For spatial-domain light modulation (Fig. 1(c1)), the ALM can be placed in front of an image sensor for selecting different angular light components. In this case, we can sweep the slat angle of the blind structure and capture multiple images corresponding to different perspectives. These images can then be back-projected for 3D tomographic refocusing [8,9]. By using a fixed slat angle in the device, we can convert the incident-angle information into intensity variations for wavefront sensing; we can also introduce a translational shift to the defocused object for high-speed autofocusing [10].

For Fourier-domain light modulation (Fig. 1(c2)), the ALM can be placed at the pupil plane of an optical system for reinforcing the light propagating trajectories. In this case, the light rays from out-of-focus positions will be rejected by the ALM (the red arrows in Fig. 1(c2)) while the light rays from the in-focus position remain unchanged. This novel configuration may be used for correcting aberrations in imaging and vision systems.

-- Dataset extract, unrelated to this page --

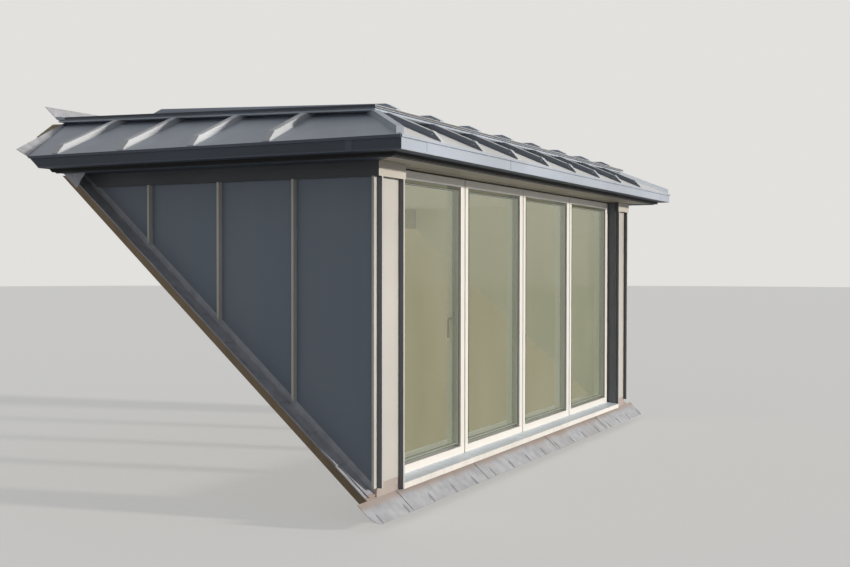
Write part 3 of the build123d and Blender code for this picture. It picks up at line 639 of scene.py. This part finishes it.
# stepped soakers at the feet of the cheeks
soaker = {"every": 0.205, "length": 0.262, "sheet": 0.0018, "tail": 0.0042, "wide": 0.083, "narrow": 0.058,
          "first": 0.01, "short": 0.04, "bed": 0.003, "tuck": 0.001}
soakerLow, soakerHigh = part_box("cheek_soakers")
soakerRun = (soakerHigh.y - soakerLow.y) / cos(pitch)
bm = bmesh.new()
for side in (-1, 1):
    for count in range(int(soakerRun / soaker["every"])):
        foot = soaker["first"] + count * soaker["every"]
        length = min(foot + soaker["length"], soakerRun - soaker["short"]) - foot
        width = soaker["wide"] if count % 2 else soaker["narrow"]
        for vert in addBlock(bm, (0, 0, 0), (width, length, soaker["sheet"])):
            lift = soaker["bed"] + soaker["tail"] * (1 - vert.co.y / length) + vert.co.z
            y = soakerLow.y + (foot + vert.co.y) * cos(pitch)
            vert.co = offSlope(side * (cladSide - soaker["tuck"] + vert.co.x), y, lift)
finishPiece(bm, "steppedSoakers", leadFinish, edge=0.0005)
print("soakers made")

# pleated lead flaps that close the rear ends of the eaves against the slope
flap = {"out": 0.120, "head": 1.5666, "rear": 1.690, "front": 1.545, "foot": (1.604, 1.492),
        "sheet": 0.0024, "cuts": 20, "pleats": 0.0018, "pleatFade": 0.02, "pleatTurns": (200, 40)}
bm = bmesh.new()
for side in (-1, 1):
    outline = ((flap["rear"], flap["head"]), (flap["front"], flap["head"]), flap["foot"])
    bm.faces.new([bm.verts.new((side * (cladSide + flap["out"]), y, z)) for y, z in outline])
bmesh.ops.subdivide_edges(bm, edges=bm.edges[:], cuts=flap["cuts"], use_grid_fill=True)
for vert in bm.verts:
    turn = vert.co.y * flap["pleatTurns"][0] + vert.co.z * flap["pleatTurns"][1]
    vert.co.x += sin(turn) * flap["pleats"] * clamp((flap["head"] - vert.co.z) / flap["pleatFade"])
bmesh.ops.solidify(bm, geom=bm.faces[:], thickness=flap["sheet"])
finishPiece(bm, "eavesFlaps", leadFinish)

# caps over the noses of the rolls on the skirts, each with two rivets
roll = {"width": 0.033, "height": 0.031, "tip": 0.005, "nose": 0.060, "drip": 0.007,
        "side": (0.338, 0.421, 4), "front": (-1.773, 0.451, 8)}  # place of the first, distance, count
cap = {"length": 0.074, "skin": 0.0009, "foot": 0.009, "footShort": 0.004,
       "rivet": 0.0042, "rivetIn": 0.006, "rivetUp": 0.55}
kerb = {"side": 1.815, "front": 0.003, "level": 1.7996}
skirtFall = radians(23.44)
rollLength = (-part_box("left_skirt")[0].x - kerb["side"]) / cos(skirtFall) - roll["drip"]


def addCap(bm, origin, outward):
    along = outward * cos(skirtFall) - Vector((0, 0, sin(skirtFall)))
    up = outward * sin(skirtFall) + Vector((0, 0, cos(skirtFall)))
    across = up.cross(along)
    half = roll["width"] / 2 + cap["skin"]
    top = roll["height"] + cap["skin"]
    tip = rollLength + cap["skin"]
    rear = rollLength - cap["length"]
    profile = ((rear, 0), (tip, 0), (tip, roll["tip"]),
               (rollLength - roll["nose"] + cap["skin"], top), (rear, top))
    outline = [origin + along * out + up * high - across * half for out, high in profile]
    face = bm.faces.new([bm.verts.new(point) for point in outline])
    grown = bmesh.ops.extrude_face_region(bm, geom=[face])["geom"]
    bmesh.ops.translate(bm, verts=vertsIn(grown), vec=across * half * 2)
    foot = addBlock(bm, (rear, -half - cap["foot"], 0),
                    (rollLength - cap["footShort"], half + cap["foot"], cap["skin"]))
    for vert in foot:
        vert.co = origin + along * vert.co.x + across * vert.co.y + up * vert.co.z
    for way in (-1, 1):
        dome = bmesh.ops.create_uvsphere(bm, u_segments=8, v_segments=5, radius=cap["rivet"])["verts"]
        centre = origin + along * (rollLength - roll["nose"] + cap["rivetIn"])
        centre = centre + up * roll["height"] * cap["rivetUp"]
        bmesh.ops.translate(bm, verts=dome, vec=centre + across * half * way)


bm = bmesh.new()
first, every, rolls = roll["side"]
for count in range(rolls):
    for side in (-1, 1):
        head = Vector((side * kerb["side"], first + every * count, kerb["level"]))
        addCap(bm, head, Vector((side, 0, 0)))
first, every, rolls = roll["front"]
for count in range(rolls):
    head = Vector((first + every * count, kerb["front"], kerb["level"]))
    addCap(bm, head, Vector((0, -1, 0)))
finishPiece(bm, "rollCaps", zincRollSunlit)
print("flaps and caps made")

# dark strip of painted shadow in the gap between the bright welts along the front edge of the top roof
welt = {"lowerEdge": 0.014, "foot": 0.0026, "web": 0.0075, "out": 0.0008, "inset": 0.004}
lidLow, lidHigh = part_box("top_roof")
webFoot = lidLow.z + welt["lowerEdge"] + welt["foot"]
bm = bmesh.new()
addBlock(bm, (lidLow.x + welt["inset"], lidLow.y - welt["out"], webFoot),
         (lidHigh.x - welt["inset"], lidLow.y, webFoot + welt["web"]))
finishPiece(bm, "topRoofGapShade", gapShadeBrown, edge=0.0003)

# side sheets of the top roof, folded down over its upper edge
lid = {"side": 1.880, "narrowing": 0.1007, "fall": 0.04366, "foot": 0.0148, "head": 0.0268, "rear": 2.02,
       "sheet": 0.0008}
bm = bmesh.new()
for side in (-1, 1):
    for vert in addBlock(bm, (0, lidLow.y, 0), (lid["sheet"], lid["rear"], 1)):
        run = vert.co.y - kerb["front"]
        level = kerb["level"] + run * lid["fall"] + (lid["head"] if vert.co.z > 0.5 else lid["foot"])
        vert.co = (side * (lid["side"] - run * lid["narrowing"] + vert.co.x), vert.co.y, level)
finishPiece(bm, "topRoofSideFold", zincVergeInShade)
print("top roof's edge made")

In the following, we will first explain the design and fabrication details of the macroscale ALM prototype in Section 2. In Section 3, we will discuss the use of ALM for spatial-domain light modulation and report the applications of 3D tomographic refocusing and single-shot autofocusing. In Section 4, we will discuss the use of ALM for Fourier-domain light modulation. We will show that the effective aperture size of the reported system reduces as the object move away from the in-focus position. As such, we can achieve a better resolution for out-of-focus objects while maintaining the same resolution for in-focus objects. Finally, we will summarize the results and discuss future directions, including how to make a microscale ALM on the chip level and control it using an external magnetic field.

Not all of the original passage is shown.